Investigation of the Dynamic Rheological Properties of a Polycarbonate Melt Presenting Solid-Like Characteristics and a Departure from Pure Liquid Newtonian Behavior at Long Relaxation Times

We analyzed the dynamic rheological properties of a polycarbonate melt, a typical amorphous polymer with no molecular particularities which would render the results unique to that polymer. We observed an increase of the viscosity at low omega, as omega -> 0 (instead of a constant Newtonian viscosity) and a solid-like behavior for G'(omega) and G '' (omega), which diverges from the classical rheological description accepted for a simple homopolymer melt. The phenomenon was reversible, yet appeared to vary somewhat with the sample preparation conditions (thermal history), as well as strain (testing conditions). We investigated and ruled out explanations based on a modification of the molecular structure during the test because of the reversibility of the appearance of the lower viscosity tail in sequential frequency sweeps (downsweeps followed by upsweeps and vice-versa).
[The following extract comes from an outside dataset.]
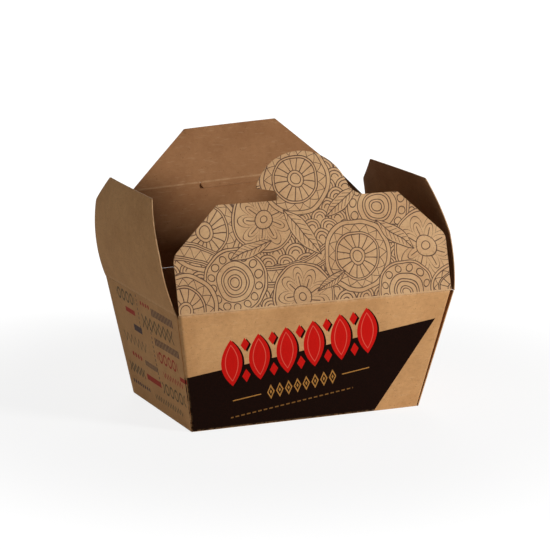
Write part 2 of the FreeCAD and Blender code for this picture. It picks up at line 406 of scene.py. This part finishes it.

We offer an interpretation of this low omega 'shear-thinning tail' in terms of the Dual-Phase visco-elastic model of entanglements previously proposed by one of the authors which suggests that the phase-line diffusion mechanism (the sweep of the phase lines) occurring in the Newtonian region is influenced by 'b-grain glassification' occurring above T-g. Thus the viscosity increase at low omega is essentially due to a 'free volume' fluctuation decrease explaining the instability of the Newtonian state.